::: RAW DATA

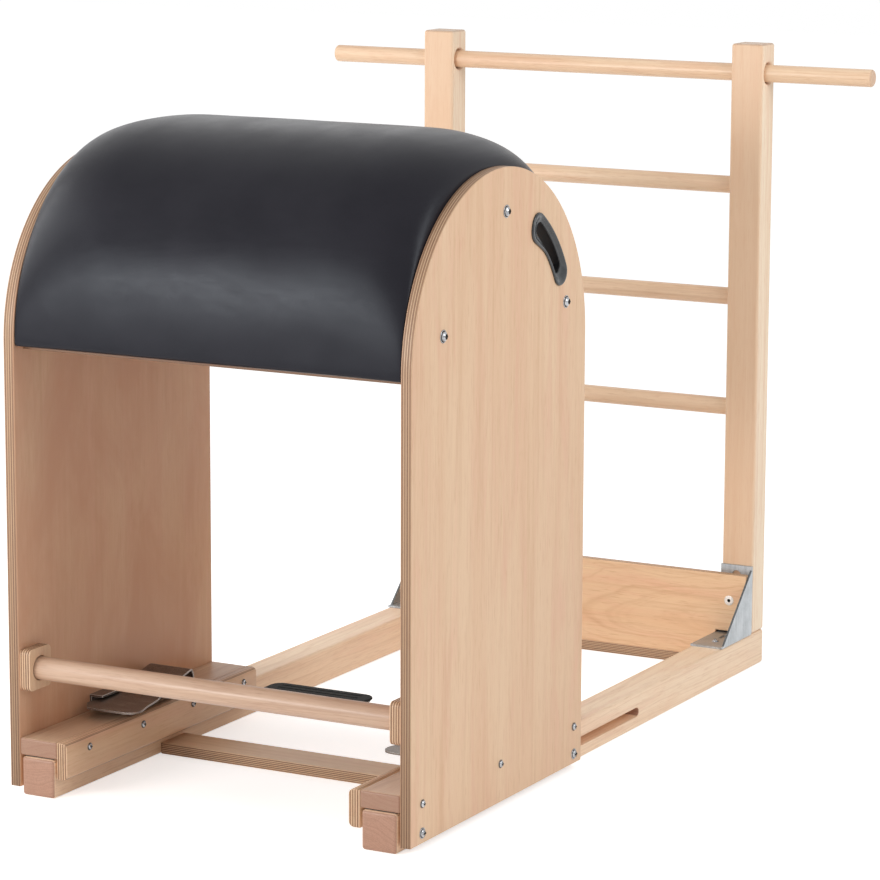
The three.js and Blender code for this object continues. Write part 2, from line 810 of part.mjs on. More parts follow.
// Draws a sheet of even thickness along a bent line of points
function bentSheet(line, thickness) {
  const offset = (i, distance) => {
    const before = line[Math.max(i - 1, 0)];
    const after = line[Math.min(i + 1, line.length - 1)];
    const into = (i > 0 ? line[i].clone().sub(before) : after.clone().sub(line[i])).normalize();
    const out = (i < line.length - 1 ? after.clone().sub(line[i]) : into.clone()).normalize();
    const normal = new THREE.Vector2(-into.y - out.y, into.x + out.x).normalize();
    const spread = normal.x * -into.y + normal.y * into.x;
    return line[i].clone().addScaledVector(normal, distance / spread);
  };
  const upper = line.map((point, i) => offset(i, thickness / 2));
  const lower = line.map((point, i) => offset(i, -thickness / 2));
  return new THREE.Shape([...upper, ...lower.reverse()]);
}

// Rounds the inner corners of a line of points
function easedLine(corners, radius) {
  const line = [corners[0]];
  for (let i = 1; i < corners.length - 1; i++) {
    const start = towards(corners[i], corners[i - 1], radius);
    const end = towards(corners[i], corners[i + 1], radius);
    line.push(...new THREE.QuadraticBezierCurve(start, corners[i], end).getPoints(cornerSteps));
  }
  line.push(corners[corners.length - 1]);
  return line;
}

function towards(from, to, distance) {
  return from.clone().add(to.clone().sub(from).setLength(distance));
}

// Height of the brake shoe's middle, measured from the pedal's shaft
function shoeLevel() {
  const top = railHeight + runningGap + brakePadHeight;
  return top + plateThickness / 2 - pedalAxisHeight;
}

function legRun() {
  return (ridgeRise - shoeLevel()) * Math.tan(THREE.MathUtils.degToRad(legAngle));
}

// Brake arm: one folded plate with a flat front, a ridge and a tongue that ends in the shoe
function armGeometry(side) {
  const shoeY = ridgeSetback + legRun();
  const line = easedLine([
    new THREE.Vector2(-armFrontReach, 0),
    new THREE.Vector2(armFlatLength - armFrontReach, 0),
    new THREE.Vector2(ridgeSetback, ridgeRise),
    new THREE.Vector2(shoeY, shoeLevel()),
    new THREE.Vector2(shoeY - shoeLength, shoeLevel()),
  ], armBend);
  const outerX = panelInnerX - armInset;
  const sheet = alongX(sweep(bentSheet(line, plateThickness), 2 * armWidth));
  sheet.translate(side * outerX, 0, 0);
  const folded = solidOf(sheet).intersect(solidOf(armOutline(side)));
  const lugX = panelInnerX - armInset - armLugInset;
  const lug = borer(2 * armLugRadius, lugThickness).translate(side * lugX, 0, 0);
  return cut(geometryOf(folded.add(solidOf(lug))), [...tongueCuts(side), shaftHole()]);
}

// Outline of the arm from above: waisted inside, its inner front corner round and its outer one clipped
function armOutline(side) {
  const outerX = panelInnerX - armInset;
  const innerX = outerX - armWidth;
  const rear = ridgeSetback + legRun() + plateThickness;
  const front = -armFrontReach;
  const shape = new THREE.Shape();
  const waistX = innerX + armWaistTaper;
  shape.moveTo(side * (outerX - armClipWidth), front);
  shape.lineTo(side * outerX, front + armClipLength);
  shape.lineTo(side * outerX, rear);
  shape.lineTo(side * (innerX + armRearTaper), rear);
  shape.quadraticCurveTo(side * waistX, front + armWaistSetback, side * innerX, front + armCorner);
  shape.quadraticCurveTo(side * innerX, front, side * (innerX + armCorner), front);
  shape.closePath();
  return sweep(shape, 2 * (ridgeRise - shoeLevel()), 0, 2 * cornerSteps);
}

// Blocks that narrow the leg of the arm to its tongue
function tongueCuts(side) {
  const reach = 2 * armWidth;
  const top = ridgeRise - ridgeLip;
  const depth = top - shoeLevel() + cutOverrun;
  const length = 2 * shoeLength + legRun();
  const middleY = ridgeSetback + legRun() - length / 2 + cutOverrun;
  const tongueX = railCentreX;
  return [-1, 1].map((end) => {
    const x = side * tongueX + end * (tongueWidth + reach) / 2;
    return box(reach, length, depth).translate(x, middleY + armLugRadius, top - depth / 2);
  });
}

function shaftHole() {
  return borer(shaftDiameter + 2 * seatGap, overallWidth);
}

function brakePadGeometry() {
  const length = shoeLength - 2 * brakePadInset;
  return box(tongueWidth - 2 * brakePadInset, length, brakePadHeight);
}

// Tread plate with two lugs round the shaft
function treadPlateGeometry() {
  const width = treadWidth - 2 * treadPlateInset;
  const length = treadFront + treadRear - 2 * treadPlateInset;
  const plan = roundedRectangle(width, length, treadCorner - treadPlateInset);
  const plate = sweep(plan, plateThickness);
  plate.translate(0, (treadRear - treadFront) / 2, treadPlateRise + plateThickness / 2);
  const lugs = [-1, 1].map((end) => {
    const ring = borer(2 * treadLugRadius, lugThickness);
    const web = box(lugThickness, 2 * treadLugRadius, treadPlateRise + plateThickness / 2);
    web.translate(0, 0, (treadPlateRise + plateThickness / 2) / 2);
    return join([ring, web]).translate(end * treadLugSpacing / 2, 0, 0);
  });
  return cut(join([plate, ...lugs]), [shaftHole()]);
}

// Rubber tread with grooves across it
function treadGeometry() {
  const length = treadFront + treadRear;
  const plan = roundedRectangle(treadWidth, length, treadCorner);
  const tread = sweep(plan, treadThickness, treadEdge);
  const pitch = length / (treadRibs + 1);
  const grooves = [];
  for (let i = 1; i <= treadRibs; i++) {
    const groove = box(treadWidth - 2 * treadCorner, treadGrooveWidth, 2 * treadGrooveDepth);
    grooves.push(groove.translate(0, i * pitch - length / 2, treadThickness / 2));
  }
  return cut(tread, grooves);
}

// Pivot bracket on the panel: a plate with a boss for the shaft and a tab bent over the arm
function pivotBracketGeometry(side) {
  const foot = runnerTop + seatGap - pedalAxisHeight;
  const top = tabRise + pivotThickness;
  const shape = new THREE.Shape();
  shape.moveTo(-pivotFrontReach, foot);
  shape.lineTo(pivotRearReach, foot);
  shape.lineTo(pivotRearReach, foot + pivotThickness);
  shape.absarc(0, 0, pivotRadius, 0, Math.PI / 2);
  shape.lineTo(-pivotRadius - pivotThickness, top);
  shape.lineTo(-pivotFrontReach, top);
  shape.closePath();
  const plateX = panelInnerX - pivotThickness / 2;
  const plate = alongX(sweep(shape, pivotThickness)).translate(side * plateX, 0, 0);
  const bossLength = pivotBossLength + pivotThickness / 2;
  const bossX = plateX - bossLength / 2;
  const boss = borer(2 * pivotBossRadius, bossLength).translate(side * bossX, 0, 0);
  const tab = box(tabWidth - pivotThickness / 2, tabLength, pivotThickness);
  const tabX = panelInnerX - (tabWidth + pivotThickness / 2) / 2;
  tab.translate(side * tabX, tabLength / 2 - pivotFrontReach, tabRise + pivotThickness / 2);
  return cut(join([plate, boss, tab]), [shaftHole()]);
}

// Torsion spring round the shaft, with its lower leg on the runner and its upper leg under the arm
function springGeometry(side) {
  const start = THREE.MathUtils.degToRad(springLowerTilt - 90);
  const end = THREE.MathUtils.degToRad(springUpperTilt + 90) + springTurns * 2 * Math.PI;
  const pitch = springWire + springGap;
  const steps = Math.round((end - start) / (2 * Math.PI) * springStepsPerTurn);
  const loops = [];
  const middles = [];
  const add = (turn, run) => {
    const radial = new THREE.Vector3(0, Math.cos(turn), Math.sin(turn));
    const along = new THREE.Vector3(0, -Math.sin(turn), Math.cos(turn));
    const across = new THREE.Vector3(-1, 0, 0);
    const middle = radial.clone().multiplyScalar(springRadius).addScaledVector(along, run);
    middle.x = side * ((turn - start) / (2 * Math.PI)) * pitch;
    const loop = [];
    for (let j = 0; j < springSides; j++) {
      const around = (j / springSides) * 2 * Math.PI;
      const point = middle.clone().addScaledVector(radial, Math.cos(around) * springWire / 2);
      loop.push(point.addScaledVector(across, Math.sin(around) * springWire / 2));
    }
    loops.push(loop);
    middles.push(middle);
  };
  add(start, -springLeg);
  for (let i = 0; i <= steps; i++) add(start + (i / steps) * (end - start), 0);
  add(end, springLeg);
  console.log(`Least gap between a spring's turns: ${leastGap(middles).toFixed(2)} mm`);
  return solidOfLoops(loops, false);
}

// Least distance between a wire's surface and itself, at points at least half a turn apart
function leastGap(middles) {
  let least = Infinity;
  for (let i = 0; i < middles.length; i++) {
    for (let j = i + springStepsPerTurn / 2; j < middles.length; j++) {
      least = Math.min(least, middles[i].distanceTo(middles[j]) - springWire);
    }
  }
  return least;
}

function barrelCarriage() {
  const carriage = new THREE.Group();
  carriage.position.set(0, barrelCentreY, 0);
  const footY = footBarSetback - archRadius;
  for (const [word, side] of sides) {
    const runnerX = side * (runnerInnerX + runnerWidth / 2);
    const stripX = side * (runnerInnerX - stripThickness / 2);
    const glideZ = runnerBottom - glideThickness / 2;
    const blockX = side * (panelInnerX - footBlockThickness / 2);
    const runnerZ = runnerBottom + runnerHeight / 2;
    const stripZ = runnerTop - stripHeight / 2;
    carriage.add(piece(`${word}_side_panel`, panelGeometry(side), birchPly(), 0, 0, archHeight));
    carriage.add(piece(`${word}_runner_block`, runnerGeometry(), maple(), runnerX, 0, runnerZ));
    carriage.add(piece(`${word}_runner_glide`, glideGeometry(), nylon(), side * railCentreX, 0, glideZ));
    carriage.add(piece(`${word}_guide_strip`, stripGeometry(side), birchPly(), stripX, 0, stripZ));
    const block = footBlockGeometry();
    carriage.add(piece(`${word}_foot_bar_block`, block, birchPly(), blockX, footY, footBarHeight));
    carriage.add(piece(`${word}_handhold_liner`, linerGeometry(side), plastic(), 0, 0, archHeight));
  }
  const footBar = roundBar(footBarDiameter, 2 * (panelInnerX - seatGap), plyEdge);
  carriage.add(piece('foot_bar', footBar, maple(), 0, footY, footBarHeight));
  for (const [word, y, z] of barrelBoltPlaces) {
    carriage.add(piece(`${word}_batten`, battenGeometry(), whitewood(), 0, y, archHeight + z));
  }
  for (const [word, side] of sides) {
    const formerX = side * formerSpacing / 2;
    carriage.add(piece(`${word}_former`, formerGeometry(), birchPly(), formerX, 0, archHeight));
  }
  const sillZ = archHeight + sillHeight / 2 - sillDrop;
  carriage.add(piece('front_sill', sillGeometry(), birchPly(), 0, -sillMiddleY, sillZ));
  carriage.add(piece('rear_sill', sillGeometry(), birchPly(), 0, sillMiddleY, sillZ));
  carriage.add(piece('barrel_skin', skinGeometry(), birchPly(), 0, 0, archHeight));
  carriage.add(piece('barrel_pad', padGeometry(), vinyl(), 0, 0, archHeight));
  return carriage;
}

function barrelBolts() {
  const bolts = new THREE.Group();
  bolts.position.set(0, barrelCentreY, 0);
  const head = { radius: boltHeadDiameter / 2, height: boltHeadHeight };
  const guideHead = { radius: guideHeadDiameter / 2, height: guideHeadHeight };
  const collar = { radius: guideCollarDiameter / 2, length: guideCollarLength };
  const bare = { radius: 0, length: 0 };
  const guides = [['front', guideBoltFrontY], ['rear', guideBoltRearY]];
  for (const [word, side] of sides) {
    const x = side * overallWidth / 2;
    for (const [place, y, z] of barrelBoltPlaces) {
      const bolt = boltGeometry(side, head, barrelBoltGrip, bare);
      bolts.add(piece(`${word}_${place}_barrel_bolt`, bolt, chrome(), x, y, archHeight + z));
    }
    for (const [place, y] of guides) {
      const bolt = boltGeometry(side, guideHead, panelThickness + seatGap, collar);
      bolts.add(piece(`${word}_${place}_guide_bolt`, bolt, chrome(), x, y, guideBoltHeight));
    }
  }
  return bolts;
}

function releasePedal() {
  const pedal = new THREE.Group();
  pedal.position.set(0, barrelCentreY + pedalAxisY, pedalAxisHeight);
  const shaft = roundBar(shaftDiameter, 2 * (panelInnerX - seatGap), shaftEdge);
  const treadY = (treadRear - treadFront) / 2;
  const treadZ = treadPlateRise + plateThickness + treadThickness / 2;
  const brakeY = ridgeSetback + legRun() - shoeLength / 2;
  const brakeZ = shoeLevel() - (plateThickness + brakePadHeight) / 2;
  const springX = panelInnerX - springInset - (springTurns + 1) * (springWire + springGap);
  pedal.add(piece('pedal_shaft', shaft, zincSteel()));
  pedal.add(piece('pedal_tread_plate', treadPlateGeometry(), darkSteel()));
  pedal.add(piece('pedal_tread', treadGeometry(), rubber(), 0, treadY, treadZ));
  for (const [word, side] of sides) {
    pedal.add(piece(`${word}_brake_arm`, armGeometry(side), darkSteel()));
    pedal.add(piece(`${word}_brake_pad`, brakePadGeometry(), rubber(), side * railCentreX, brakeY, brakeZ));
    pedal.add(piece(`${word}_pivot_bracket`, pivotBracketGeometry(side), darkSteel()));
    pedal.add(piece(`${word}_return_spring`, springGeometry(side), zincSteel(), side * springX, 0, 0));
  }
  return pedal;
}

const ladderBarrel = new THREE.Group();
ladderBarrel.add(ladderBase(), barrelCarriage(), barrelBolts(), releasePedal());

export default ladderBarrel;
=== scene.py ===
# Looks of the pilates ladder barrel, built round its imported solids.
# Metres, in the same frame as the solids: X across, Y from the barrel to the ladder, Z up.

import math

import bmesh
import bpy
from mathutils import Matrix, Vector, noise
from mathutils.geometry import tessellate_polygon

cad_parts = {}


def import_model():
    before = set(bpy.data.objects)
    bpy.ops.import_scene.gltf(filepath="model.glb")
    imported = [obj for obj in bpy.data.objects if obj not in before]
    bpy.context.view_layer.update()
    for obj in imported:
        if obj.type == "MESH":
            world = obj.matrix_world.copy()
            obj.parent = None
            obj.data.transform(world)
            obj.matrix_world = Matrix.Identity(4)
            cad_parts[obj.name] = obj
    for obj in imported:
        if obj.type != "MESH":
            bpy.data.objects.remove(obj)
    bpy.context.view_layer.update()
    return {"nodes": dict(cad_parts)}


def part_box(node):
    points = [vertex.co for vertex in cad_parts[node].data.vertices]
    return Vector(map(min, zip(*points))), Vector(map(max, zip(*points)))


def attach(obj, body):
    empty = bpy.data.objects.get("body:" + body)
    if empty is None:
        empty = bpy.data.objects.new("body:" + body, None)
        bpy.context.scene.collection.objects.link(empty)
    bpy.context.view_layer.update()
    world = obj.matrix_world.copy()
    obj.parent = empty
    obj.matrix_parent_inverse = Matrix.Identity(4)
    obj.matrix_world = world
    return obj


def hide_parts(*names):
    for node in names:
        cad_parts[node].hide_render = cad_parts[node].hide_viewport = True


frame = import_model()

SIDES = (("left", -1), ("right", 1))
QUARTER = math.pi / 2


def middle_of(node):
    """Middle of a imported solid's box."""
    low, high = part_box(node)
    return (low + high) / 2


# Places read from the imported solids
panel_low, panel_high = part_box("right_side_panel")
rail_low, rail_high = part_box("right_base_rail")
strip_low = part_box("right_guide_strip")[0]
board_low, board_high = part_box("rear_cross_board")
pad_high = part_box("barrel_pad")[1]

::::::

→ WORK REQUIRED: Return verbatim the lines that run from the line containing "const ladderBarrel = new THREE.Group();" through the line containing "bpy.context.scene.collection.objects.link(empty)", inclusive.

→ RESULT:
const ladderBarrel = new THREE.Group();
ladderBarrel.add(ladderBase(), barrelCarriage(), barrelBolts(), releasePedal());

export default ladderBarrel;
=== scene.py ===
# Looks of the pilates ladder barrel, built round its imported solids.
# Metres, in the same frame as the solids: X across, Y from the barrel to the ladder, Z up.

import math

import bmesh
import bpy
from mathutils import Matrix, Vector, noise
from mathutils.geometry import tessellate_polygon

cad_parts = {}


def import_model():
    before = set(bpy.data.objects)
    bpy.ops.import_scene.gltf(filepath="model.glb")
    imported = [obj for obj in bpy.data.objects if obj not in before]
    bpy.context.view_layer.update()
    for obj in imported:
        if obj.type == "MESH":
            world = obj.matrix_world.copy()
            obj.parent = None
            obj.data.transform(world)
            obj.matrix_world = Matrix.Identity(4)
            cad_parts[obj.name] = obj
    for obj in imported:
        if obj.type != "MESH":
            bpy.data.objects.remove(obj)
    bpy.context.view_layer.update()
    return {"nodes": dict(cad_parts)}


def part_box(node):
    points = [vertex.co for vertex in cad_parts[node].data.vertices]
    return Vector(map(min, zip(*points))), Vector(map(max, zip(*points)))


def attach(obj, body):
    empty = bpy.data.objects.get("body:" + body)
    if empty is None:
        empty = bpy.data.objects.new("body:" + body, None)
        bpy.context.scene.collection.objects.link(empty)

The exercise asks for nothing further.